A livello di sessualità, Gonzalez era stato più esplicito in altre occasioni, come nel cortometraggio Land of my dreams – dove vedevamo un ragazzino che tocca il seno nudo di una spogliarellista, un bacio saffico tra madre e figlia, e una breve sega non simulata su un pene eretto.
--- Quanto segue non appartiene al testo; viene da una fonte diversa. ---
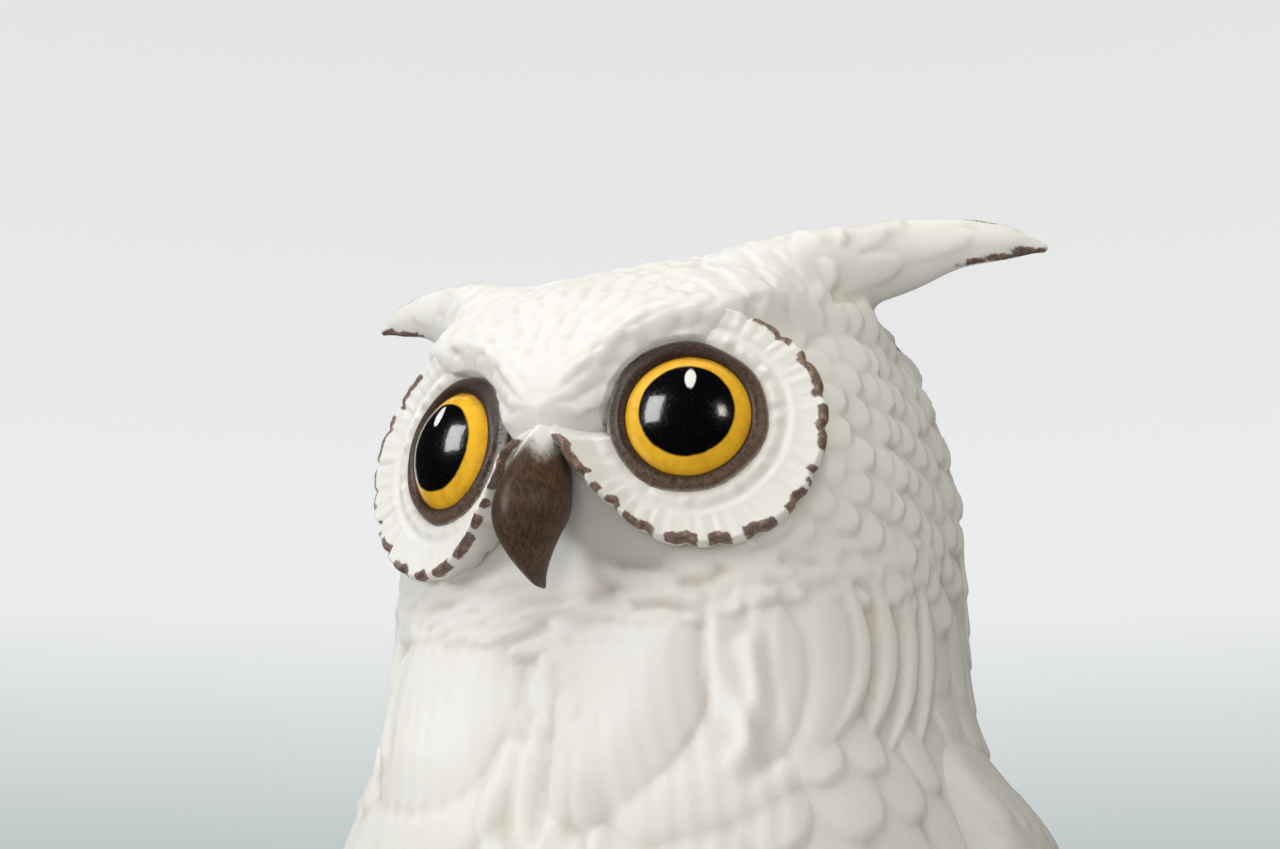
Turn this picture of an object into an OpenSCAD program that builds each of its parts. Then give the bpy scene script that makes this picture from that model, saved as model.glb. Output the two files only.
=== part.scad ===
// Horned owl figurine in slip-cast bisque porcelain, perched on a tree stump.
// Each casting is its own solid, as it stands on the bench before it is luted to the next.
// Millimetres. Origin at the centre of the stump's underside, +Z up, the owl faces -Y.

/* [Overall] */
// Height from the underside of the stump to the top of the ear tufts
figure_h = 334; // [326:1:350]
// Height of the tree stump
stump_h = 44; // [30:1:60]
// Height of the neck seam above the underside
neck_z = 227; // [200:1:250]
// Height of the eye centres above the underside
eye_z = 279; // [265:1:300]

/* [Body] */
// Width of the body casting, without the wings
body_w = 154; // [130:1:190]
// Front-to-back depth of the body casting
body_d = 128; // [105:1:155]
// Width of the seat of the body on the stump
seat_w = 84; // [64:1:100]
// Thickness of the cast porcelain wall
wall = 4.5; // [3:0.25:6]
// Height of the locating lip inside the neck seam
lip_h = 5; // [3:0.5:8]
// Clearance between castings that locate in each other
fit_gap = 0.3; // [0.1:0.05:0.6]
// Diameter of the vent holes that let the kiln gases out
vent_d = 9; // [5:0.5:12]
// Distance of the vent holes behind the middle of the seat
vent_y = 17; // [10:1:20]

/* [Head] */
// Width of the head
head_w = 124; // [104:1:148]
// Depth of the head from its axis to the back
head_back = 60; // [50:1:72]
// Depth of the head from its axis to the face
head_front = 53; // [45:1:62]
// Height of the crown above the eye centres
crown_rise = 51; // [44:1:56]
// How far the brow stands out over the face
brow_rise = 12; // [6:0.5:14]
// How far the bridge between the eyes stands out beyond the brow
bridge_rise = 5; // [2:0.5:7]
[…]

Un couteau dans le coeur forse non è così esplicito a livello di nudità, ma sprigiona una sensualità (e sessualità) morbosa, persino sporca in certi momenti – pensiamo alla figura di “Bouche d’or”, un grassone che ha il compito di fare pompini agli attori quando non riescono ad avere un’erezione – oppure totalizzante, come il tormentato rapporto tra Anne e Loïs, che si manifesta in un bacio appassionato nel bosco e in furoreggianti dichiarazioni d’amore degne di un Carax o di uno Zulawski. L’opera di Gonzalez è, prima ancora che un thriller, la quintessenza del filone LGBT, spinto talvolta all’esagerazione e al parossismo tanto da sembrare quasi caricaturale: pensiamo alle scene nei locali gay e lesbo, con l’immancabile vestiario dell’occasione, o alle scene sul set dove gli attori de Le tueur homo esibiscono vistosi “pacchi” e si scatenano in sessioni sadomaso rigorosamente queer. Ma l’amore omosessuale è anche qualcosa di più puro, come la relazione fra le due donne o quella fra i due ragazzi che ha dato origine al trauma del killer, in un cortocircuito fra realtà e cinema che tanto ricorda La casa con la scala nel buio (chissà se Gonzalez l’aveva in mente). La rappresentazione degli omicidi è sanguinaria e parossistica, a partire dall’arma (un fallo di gomma con una lama retrattile) che sfonda l’ano o la bocca degli sventurati, prima di passare a un più classico coltello, e la messa in scena vintage è efficace, dalla fotografia ai costumi, fino alle musiche pop-psichedeliche degli M83. Da segnalare nel cast, in un ruolo secondario, la presenza di Bertrand Mandico, a sua volta un raffinatissimo e rinomato regista sperimentale francese.